Four more Windsor Park homes being razed today
Friday, April 4, 2003 | 10:02 a.m.
Four more homes in North Las Vegas' sinking Windsor Park neighborhood will be torn down today and Saturday as part of the years-long effort to clear that development.
Since 1994, the city has spent about $10.5 million tearing down 111 of the 241 homes in the Windsor Park neighborhood, and paying to help move people out of the neighborhood, said Kenneth Young, the city's redevelopment manager.
The almost 40-year-old development was built on land that was later determined to be unstable, which prompted the city to launch its effort to relocate all the residents.
There is no timeline for the completion of the project, and no telling how long it could take as 102 of the homes in Windsor Park are still occupied and the relocation program is voluntary, Young said.
Windsor Park resident Angela Crowell said the damage from the unstable soils is visible in the remaining homes in her neighborhood.
"You can see the walls cracking and the houses starting to slant on quite a few of them," Crowell said.
Young said there is no immediate danger to the remaining occupants in the neighborhood.
The 111 demolished homes include six that were torn down for free a year ago by members of the Associated General Contractors, a trade association of builders.
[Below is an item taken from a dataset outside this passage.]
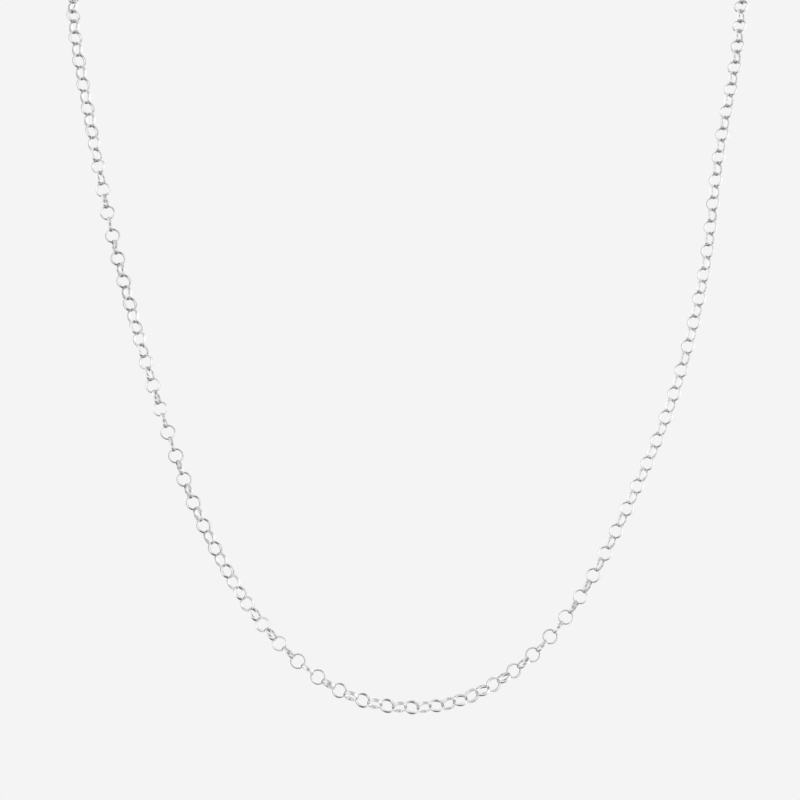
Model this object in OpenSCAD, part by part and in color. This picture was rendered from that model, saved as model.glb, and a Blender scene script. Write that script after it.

Today and Saturday members of the association will tear down four more homes for free.
Guy Martin with Martin-Harris Construction, which belongs to the association, said the project is part of the association's annual community service effort called "Operation Desert Clean Up."
"We want to give something back to the community that's been so good to us," Martin said.
The Windsor Park demolition and relocation project is expected to cost about $13.7 million, of which about $11.2 million is federal funds, $1 million is from the city and $500,000 from the state, Young said.
Crowell, who rents a four-bedroom house in the community, said she thinks the city is trying to buy the land to build a new and better residential development there.
Young said there is no specific plan yet for the property once all the homes are removed. However, because federal funds are paying for most of the project the land will probably end up as public space, possibly for recreation, he said.
The 48-acre Windsor Park development was built between 1964 and 1966. Around 1988 problems with some of the homes, such as cracking foundations, were discovered and about three years later a geological study showed the soil was unstable and the development was built atop faults and fissures, said Patricia Watkins, a management analyst with the city Community Development Department.
In April 1994, four Windsor Park homes were moved to an area of city-donated land called Cibola Park.
Then in June 1994, 45 homes were built on city-donated land known as Walker Park, and Windsor Park residents were relocated to those homes.
Since June 1997, about 60 Windsor Park homeowners have taken advantage of up to $51,050 in grants offered to each homeowner to pay off mortgages, and help buy and relocate to new homes. To be eligible for the grants the owners must have lived in their Windsor Park home since September 1994, and must be moving to a home within the city. Up to $15,000 in grants for renovating their new homes are also available.
There are also some vacant lots and homes in Windsor Park still privately owned, Watkins said.